Key Decisions for Investors

  • Long UK/Europe grid-infrastructure and electrical equipment exposure on a 3-6 month horizon: PWR, ETN, SU.PA, PRY.MI. Thesis: approvals support a larger pipeline, but the bottleneck shifts to interconnection and build-out spend. Risk/reward favors suppliers with pricing power over developers with policy risk.
  • Pair trade: long NKT.CO or PRY.MI vs short a basket of pure-play solar developers / installers with weaker balance sheets. Timeframe: 6-12 months. Thesis: permitting news helps the supply chain more than project economics; developers absorb higher soft costs and execution risk.
  • Maintain a tactical long on clean-energy infrastructure ETFs or baskets only on pullbacks, not breakouts. Entry window: after 5-10% retracements. Rationale: headline approvals are supportive, but the real catalyst is a multi-quarter conversion of permits into financed construction starts.

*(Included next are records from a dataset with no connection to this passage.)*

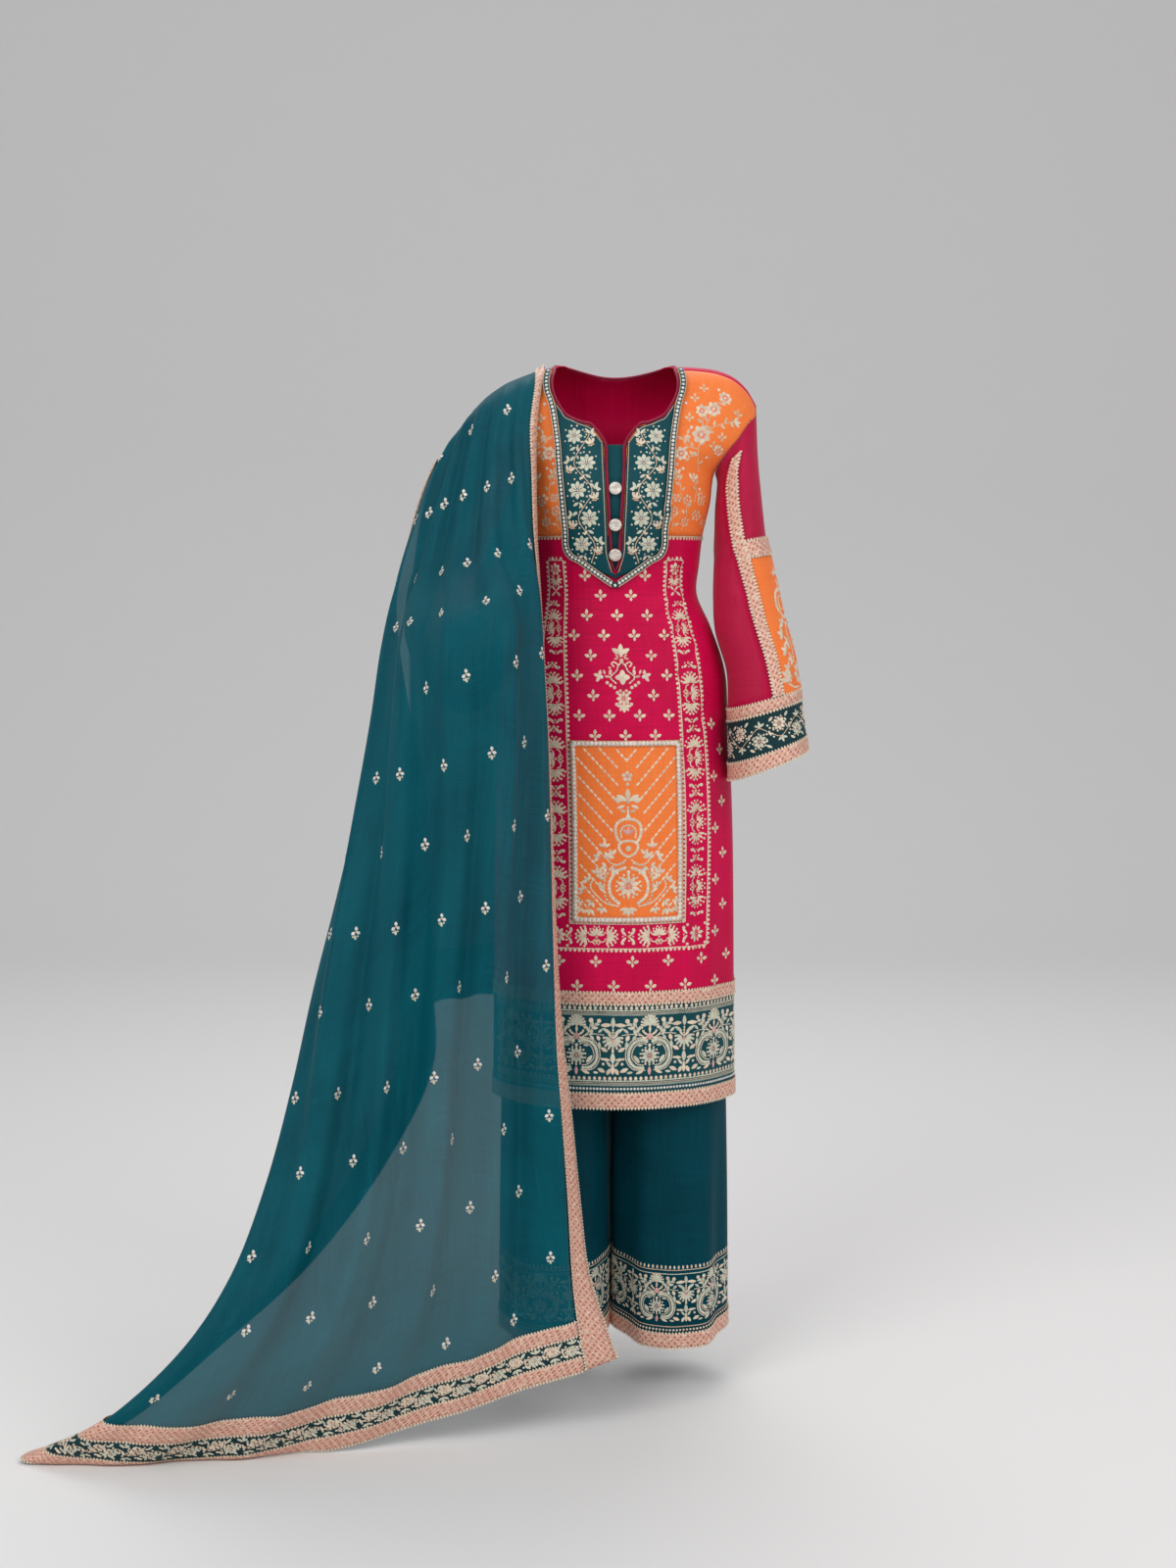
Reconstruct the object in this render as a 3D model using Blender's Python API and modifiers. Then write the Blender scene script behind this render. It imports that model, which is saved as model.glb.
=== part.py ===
"""Salwar kameez suit: long kameez, palazzo trousers and a sheer dupatta over one shoulder.

Metres, +Z up. The origin is the middle of the body at the height of the neck points, where the
wearer's shoulders carry the kameez. The front faces -Y and the wearer's left is at +X.
A panel is a grid of points: seen from outside, columns run left to right and rows run down.
"""

import math

import bmesh
import bpy
import numpy as np
from mathutils import Matrix, Vector

# ---- driving dimensions ----
FLOOR = -1.50
CLOTH = 0.0015  # body cloth, with its lining where it has one
SHEER = 0.0012
LACE = 0.0012
SEAM = 0.0003  # each edge stands this far from a seam's middle
LAY = 0.0005  # air under a piece that lies on another
PIPE = 0.0014  # radius of the neckline piping

ROUND = 0.075  # how far the cloth takes to turn over the shoulder
SHOULDER_REACH = 0.13  # the fall of the shoulder line dies away over this drop
SEAM_RUN = 0.034  # the shoulder seam lies this far in front of the ridge
YOKE_DROP = 0.2425
SLIT_TOP, SLIT_BOTTOM = 0.1146, 0.2925
SLIT_HALF = (0.0167, 0.0070)
ARMPIT = 0.150
BAND_TOP, HEM = 0.905, 1.062
LACE_TOP = (0.893, 0.911)
LACE_LOW = (1.040, 1.0625)
VENT_TOP, VENT_HALF = 0.52, 0.008

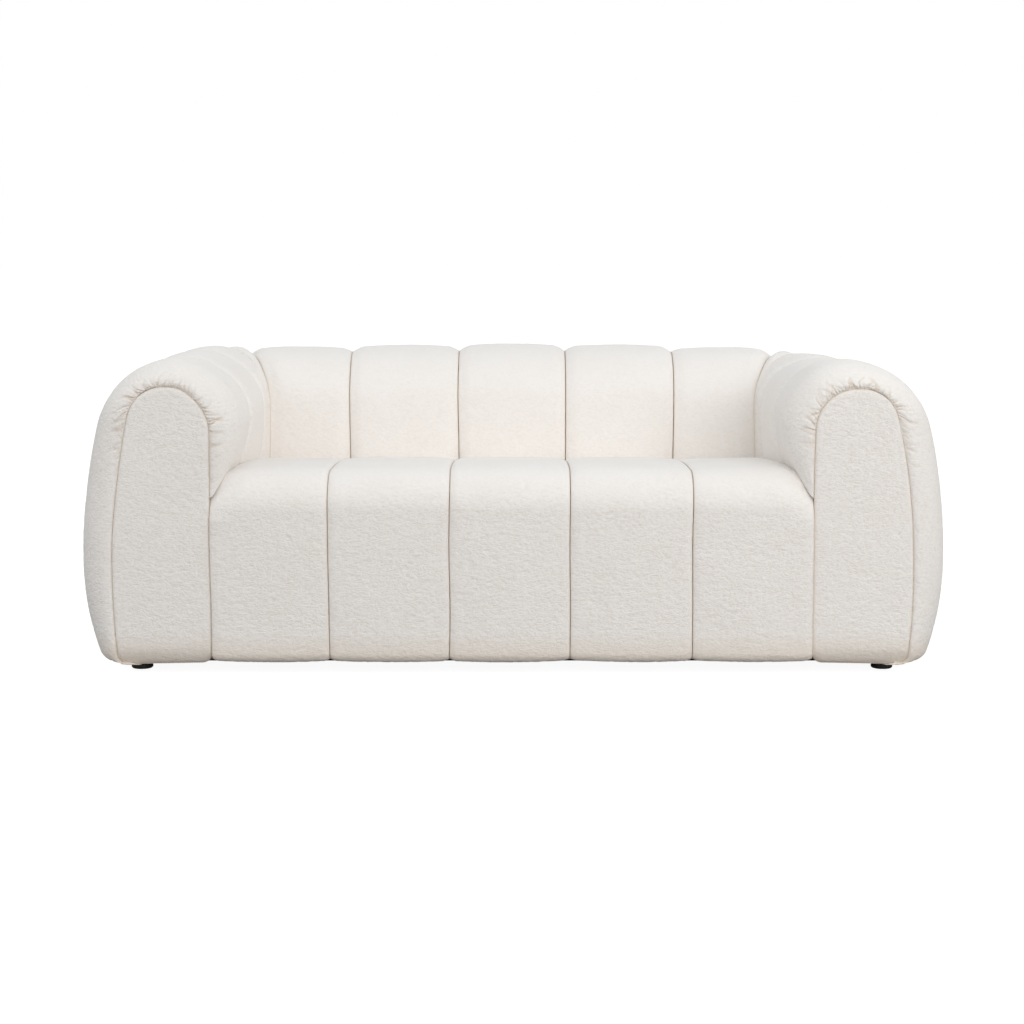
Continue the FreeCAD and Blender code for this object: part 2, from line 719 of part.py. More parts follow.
def ribs():
    """Arched boards, slotted for the rail, that carry the back's bent board, one pair of them at its ends."""
    board = number("panel_thickness")
    wall = number(SHELL)
    shape = roll_shape(1, number(BOARD_TOP) + number("gap"))
    shape["foot"] = shape["leg"]
    shape["core_in"] = number(BACK_CORE_IN) - pivot_y + wall
    shape["core_out"] = number(BACK_CORE_OUT) - pivot_y - wall
    shape["core_top"] = number("back_core_height") - wall
    end = pivot_x - number("gap") - board / 2
    play = number("gap")
    slot_width = number("stringer_width") + 2 * play
    rail_low = "%s - stringer_height" % stringer_top("back_core_width", "back_core_height")
    corner = FreeCAD.Vector(-pivot_x, number(BACK_MIDDLE) - slot_width / 2,
                            number(rail_low) - play)
    slot = Part.makeBox(2 * pivot_x, slot_width, number("back_core_height"), corner)
    solids = []
    for x in (-end, -number("rib_offset"), number("rib_offset"), end):
        wire = raise_edges(closed(core_outline(shape)),
                           lambda r, z, x=x: FreeCAD.Vector(x - board / 2, pivot_y + r, z))
        solids.append(Part.Face(wire).extrude(FreeCAD.Vector(board, 0, 0)).cut(slot))
    add(Part.makeCompound(solids), "back_ribs")


def corner_shells():
    """Bent boards that carry the frame round each rear corner."""
    wires = []
    board = number("shell_thickness")
    for angle in (0, 22.5, 45, 67.5, 90):
        shape, place_point = corner_station(angle)
        shape["foot"] = number("base_height")
        for key, sign in (("core_in", 1), ("core_out", -1), ("core_top", -1)):
            shape[key] += sign * number("gap")
        inside = dict(shape)
        for key, sign in (("core_in", 1), ("core_out", -1), ("core_top", -1)):
            inside[key] += sign * board
        edges = closed(core_outline(shape) + backwards(core_outline(inside)))
        wires.append(raise_edges(edges, place_point))
    pair(loft(wires), "corner_shell_%s")


def seat_frame():
    """Rails and boards of the seat."""
    half = "(%s + %s - gap)" % (CORE_IN, SHELL)
    across = ("-%s" % half, half)
    behind = "(%s + front_board + gap)" % RAIL_FRONT
    block("seat_front_board", across, (RAIL_FRONT, "%s + front_board" % RAIL_FRONT),
          ("seat_bottom", "spring_rail_top"))
    block("base_front_rail", across, (behind, "%s + rail_width" % behind),
          ("base_height", "base_height + rail_height"))
    block("base_rear_rail", across, ("%s - rail_width" % RAIL_REAR, RAIL_REAR),
          ("base_height", "base_height + rail_height"))
    low = "spring_rail_top - spring_rail_height"
    block("spring_front_rail", across, (behind, "%s + rail_width" % behind),
          (low, "spring_rail_top"))
    block("spring_rear_rail", across, ("%s - rail_width" % RAIL_REAR, RAIL_REAR),
          (low, "spring_rail_top"))
    block("seat_deck_pad", across, (RAIL_FRONT, RAIL_REAR),
          ("%s - deck_pad" % DECK_TOP, DECK_TOP))


def corner_blocks():
    """Triangular blocks in the corners between the lower rails and the side boards."""
    size, height = number("block_size"), number("block_height")
    gap = number("gap")
    side = number("%s + %s" % (CORE_IN, SHELL)) - gap
    front = number("%s + front_board + gap + rail_width" % RAIL_FRONT) + gap
    rear = number("%s - rail_width" % RAIL_REAR) - gap
    bottom = number(BOARD_TOP) + gap
    solids = []
    for sign in (-1, 1):
        for y, step in ((front, size), (rear, -size)):
            corners = [FreeCAD.Vector(sign * side, y, bottom),
                       FreeCAD.Vector(sign * (side - size), y, bottom),
                       FreeCAD.Vector(sign * side, y + step, bottom)]
            face = Part.Face(Part.makePolygon(corners + corners[:1]))
            solids.append(face.extrude(FreeCAD.Vector(0, 0, height)))
    add(Part.makeCompound(solids), "corner_blocks")


def springs():
    """Sinuous springs from the front rail to the rear rail, and the clips on their ends."""
    swing = number("spring_swing")
    wire = number("spring_wire")
    front = number("%s + front_board + rail_width / 2" % RAIL_FRONT)
    rear = number("%s - rail_width / 2" % RAIL_REAR)
    height = number("spring_rail_top") + wire / 2 + 0.1
    radius = (rear - front) / (4 * SPRING_WAVES)
    clip_wall, clip_width = number("clip_thickness"), number("clip_width")
    clips = []
    for i in range(SPRINGS):
        x = (i - (SPRINGS - 1) / 2) * number("spring_spacing")
        edges = []
        reach = swing - radius
        point = FreeCAD.Vector(x, front, height)
        for k in range(2 * SPRING_WAVES):
            side = 1 if k % 2 == 0 else -1
            end = FreeCAD.Vector(x + side * reach, point.y, height)
            edges.append(Part.LineSegment(point, end).toShape())
            over = FreeCAD.Vector(end.x, end.y + 2 * radius, height)
            out = FreeCAD.Vector(end.x + side * radius, end.y + radius, height)
            edges.append(Part.Arc(end, out, over).toShape())
            point = over
        edges.append(Part.LineSegment(point, FreeCAD.Vector(x, point.y, height)).toShape())
        path = Part.Wire(edges)
        start = Part.Circle(FreeCAD.Vector(x, front, height), FreeCAD.Vector(1, 0, 0), wire / 2)
        section = Part.Wire([start.toShape()])
        add(path.makePipeShell([section], True, False), "seat_spring_%d" % (i + 1))
        for y in (front, point.y):
            clips.append(clip(x, y, wire, clip_wall, clip_width))
    add(Part.makeCompound(clips), "spring_clips")


def clip(x, y, wire, wall, width):
    """A folded clip over one end of a spring, with its feet on the rail."""
    base = number("spring_rail_top")
    inner = wire / 2 + 0.3
    rise = wire + 0.3
    points = [(-inner - wall, 0), (-inner, 0), (-inner, rise), (inner, rise), (inner, 0),
              (inner + wall, 0), (inner + wall, rise + wall), (-inner - wall, rise + wall)]
    corners = [FreeCAD.Vector(x - width / 2, y + a, base + b) for a, b in points]
    face = Part.Face(Part.makePolygon(corners + corners[:1]))
    return face.extrude(FreeCAD.Vector(width, 0, 0))


def foot_spots():
    """Places of the feet on the floor."""
    front = number("%s + front_foot_setback" % SEAM_PLANE)
    rear = number("overall_depth / 2 - rear_foot_setback")
    return [(side * number(offset), y) for side in (-1, 1)
            for offset, y in (("front_foot_offset", front), ("rear_foot_offset", rear))]


def feet():
    """Four round feet and the threaded studs that hold them."""
    front = "%s + front_foot_setback" % SEAM_PLANE
    rear = "overall_depth / 2 - rear_foot_setback"
    height = "(base_height - cover_thickness - gap)"
    hole = "(stud_radius + gap / 2)"
    blind = "(%s - stud_depth)" % height
    profile = (("0", "0"), ("foot_radius - foot_chamfer", "0"), ("foot_radius", "foot_chamfer"),
               ("foot_radius", height), (hole, height), (hole, blind), ("0", blind))
    for name, sign in (("left", "-"), ("right", "")):
        for end, offset, y in (("front", "front_foot_offset", front),
                               ("rear", "rear_foot_offset", rear)):
            body = new_body("foot_%s_%s" % (end, name))
            sketch = new_sketch(body, "XZ_Plane")
            polygon(sketch, profile)
            feature = body.newObject("PartDesign::Revolution", body.Name + "_turned")
            feature.Profile = sketch
            feature.ReferenceAxis = (sketch, ["V_Axis"])
            feature.Angle = 360
            place(body, sign + offset, y)
    radius = number("stud_radius")
    low = number(blind)
    rise = number(BOARD_TOP) - low
    studs = [Part.makeCylinder(radius, rise, FreeCAD.Vector(x, y, low)) for x, y in foot_spots()]
    add(Part.makeCompound(studs), "foot_studs")


def dust_cover():
    """Cloth stretched under the base, with holes for the studs."""
    top = number("base_height") - number("gap") / 2
    sheet_thickness = number("cover_thickness")
    front = number(RAIL_FRONT)
    side, rear = number(CORE_OUT), number(BACK_CORE_OUT)
    low = top - sheet_thickness
    corners = [FreeCAD.Vector(x, y, low) for x, y in (
        (side, pivot_y), (side, front), (-side, front), (-side, pivot_y))]
    edges = [Part.LineSegment(a, b).toShape() for a, b in zip(corners, corners[1:])]
    edges += corner_arcs(side, rear, low, -1)
    edges.append(Part.LineSegment(FreeCAD.Vector(-pivot_x, rear, low),
                                  FreeCAD.Vector(pivot_x, rear, low)).toShape())
    edges += corner_arcs(side, rear, low)[::-1]
    cloth = Part.Face(Part.Wire(edges)).extrude(FreeCAD.Vector(0, 0, sheet_thickness))
    radius = number("stud_radius") + number("gap") / 2
    for x, y in foot_spots():
        cloth = cloth.cut(Part.makeCylinder(radius, 2 * top, FreeCAD.Vector(x, y, 0)))
    add(cloth, "dust_cover")


seat_channels()
seat_foam()
rolls()
facings()
arm_frames()
base_boards()
back_frame()
ribs()
corner_shells()
seat_frame()
corner_blocks()
springs()
feet()
dust_cover()
doc.recompute()

SUB_PARTS = ("PartDesign::Body", "Part::Box", "Part::Feature")
faults = [item.Name for item in doc.Objects if {"Invalid", "Error"} & set(item.State)]
parts = [item for item in doc.Objects if item.TypeId in SUB_PARTS]
faults += [item.Label for item in parts if item.Shape.isNull() or not item.Shape.isValid()]
if faults:
    raise RuntimeError("these objects failed: " + ", ".join(faults))
os.makedirs("parts", exist_ok=True)
for item in parts:
    item.Shape.exportStep("parts/%s.step" % item.Label)
print(len(parts), "sub-parts written")
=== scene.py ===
import json
import math

import bpy
import numpy as np
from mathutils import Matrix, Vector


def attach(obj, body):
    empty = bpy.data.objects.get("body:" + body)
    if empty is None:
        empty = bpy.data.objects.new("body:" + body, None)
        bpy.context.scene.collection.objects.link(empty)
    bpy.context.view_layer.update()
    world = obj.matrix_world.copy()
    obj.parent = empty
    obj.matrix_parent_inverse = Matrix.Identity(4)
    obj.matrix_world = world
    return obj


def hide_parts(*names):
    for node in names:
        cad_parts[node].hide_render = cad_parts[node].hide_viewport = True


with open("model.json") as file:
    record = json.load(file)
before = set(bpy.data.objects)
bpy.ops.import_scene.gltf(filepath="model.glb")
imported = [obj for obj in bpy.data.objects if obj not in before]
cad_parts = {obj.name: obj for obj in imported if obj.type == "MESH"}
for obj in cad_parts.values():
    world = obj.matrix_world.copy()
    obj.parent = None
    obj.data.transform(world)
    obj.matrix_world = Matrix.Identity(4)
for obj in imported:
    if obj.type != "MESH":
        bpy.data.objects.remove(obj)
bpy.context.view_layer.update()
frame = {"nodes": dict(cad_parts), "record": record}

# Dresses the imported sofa: soft channels, facings, stitching, materials, light and camera.
# Metres throughout: +X to the right of a viewer who faces the sofa, +Y to the rear, +Z up.

STEP = 0.0026      # spacing of a channel's points
MM = 0.001
FLIP = np.array([-1, 1, 1])    # from the right side to the left one

# The shape of the sofa, as the source has it

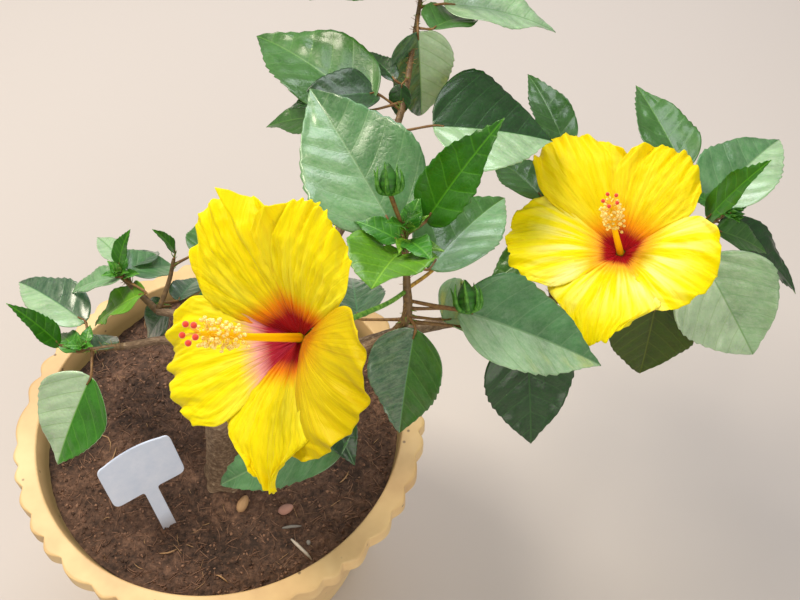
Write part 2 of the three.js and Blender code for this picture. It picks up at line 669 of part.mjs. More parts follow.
for (const [name, bloom] of Object.entries(BLOOMS)) {
  const sleeves = Object.values(stems).map(({ path, from }) => (
    limb(path, taper(from + 2 * GAP, TWIG_TIP + 2 * GAP), { sides: 6, steps: 2 * path.length })));
  const shell = largestShell(clearOf(bloomSolid(bloom), [...sleeves, ...limbs]), FOLIAGE_FINEST);
  occupied.push(solid(shell));
  addPiece(name, shell, 0xf7dc12, 0.6);
}

for (const [name, mass] of Object.entries(MASSES)) {
  const { path, wood } = stems[name];
  const line = curveThrough(path);
  const parts = [wood];
  const twigs = (mass.twigs ?? []).map((twig) => {
    const root = line.getPoint(twig.on);
    const points = [root, ...twig.line.map((step) => vec(step).add(root))];
    parts.push(clearOf(limb(points, taper(2, TWIG_TIP), { sides: 5, steps: 5 }), limbs));
    return curveThrough(points);
  });
  const skipped = [];
  const grow = (piece, label) => {
    if (touches(piece)) skipped.push(label);
    else parts.push(piece);
  };
  const nodeOf = (row) => (row.twig === undefined ? line : twigs[row.twig]).getPoint(row.on);
  mass.leaves.forEach((row, k) => grow(leaf(nodeOf(row), row), `leaf ${k}`));
  mass.rules.forEach((rule) => leavesByRule(rule)
    .forEach((row, k) => grow(leaf(line.getPoint(row.on), row), `rule ${k}`)));
  mass.buds.forEach((row, k) => grow(bud(line.getPoint(row.on), row), `bud ${k}`));
  (mass.cut ?? []).forEach(({ on, stalk: [azimuth, rise, length] }) => {
    const root = line.getPoint(on);
    const end = root.clone().addScaledVector(toward(azimuth, rise), length);
    grow(limb([root, end], taper(1.5, 1.1), { sides: 5, steps: 2 }), 'cut stalk');
  });
  const shell = largestShell(join(parts), FOLIAGE_FINEST);
  const mesh = addPiece(name, shell, 0x3f7a3a, 0.45);
  mesh.userData.skipped = skipped;
  occupied.push(solid(shell));
}

export default group;
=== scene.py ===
import itertools
import math
from collections import namedtuple
from functools import partial

import bpy
import numpy as np
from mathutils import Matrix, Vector
from mathutils.bvhtree import BVHTree


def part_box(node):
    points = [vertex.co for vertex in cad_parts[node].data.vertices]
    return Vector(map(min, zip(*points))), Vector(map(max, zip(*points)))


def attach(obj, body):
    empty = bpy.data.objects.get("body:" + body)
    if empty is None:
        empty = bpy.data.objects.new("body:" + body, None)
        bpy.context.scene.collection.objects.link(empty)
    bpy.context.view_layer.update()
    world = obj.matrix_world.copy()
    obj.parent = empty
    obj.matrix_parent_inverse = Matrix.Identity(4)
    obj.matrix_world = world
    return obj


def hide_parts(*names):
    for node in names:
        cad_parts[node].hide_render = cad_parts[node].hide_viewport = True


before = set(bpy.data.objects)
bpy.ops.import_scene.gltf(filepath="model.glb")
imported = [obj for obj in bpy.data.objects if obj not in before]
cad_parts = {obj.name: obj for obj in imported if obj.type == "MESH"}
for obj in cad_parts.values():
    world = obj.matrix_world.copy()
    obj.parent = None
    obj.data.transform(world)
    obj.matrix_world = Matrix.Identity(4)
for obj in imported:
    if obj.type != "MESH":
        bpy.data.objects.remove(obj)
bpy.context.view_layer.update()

# Camera
# It looks down at the plant from over the near side of the pot, as the photograph does.
# Its place, in millimetres from the middle of the pot's underside, comes from the ellipse of the rim.
MM = 0.001
CAMERA_PLACE = (136, -375, 888)
CAMERA_DOWN = 54
CAMERA_LENS = 45

camera = bpy.data.objects.new("camera", bpy.data.cameras.new("camera"))
camera.location = [MM * step for step in CAMERA_PLACE]
camera.rotation_euler = (math.radians(90 - CAMERA_DOWN), 0, 0)
camera.data.lens = CAMERA_LENS
bpy.context.scene.collection.objects.link(camera)
bpy.context.scene.camera = camera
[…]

  • Avoid chasing module manufacturers on this headline alone. The approval is marginally positive for demand sentiment, but module pricing and global oversupply still dominate near-term economics. If using options, prefer call spreads over outright longs to cap valuation risk.
  • Watch for policy-tightening headlines in the UK planning regime over the next 1-2 quarters; that would be the highest-probability reversal catalyst and should trigger hedges against UK renewable-exposed names.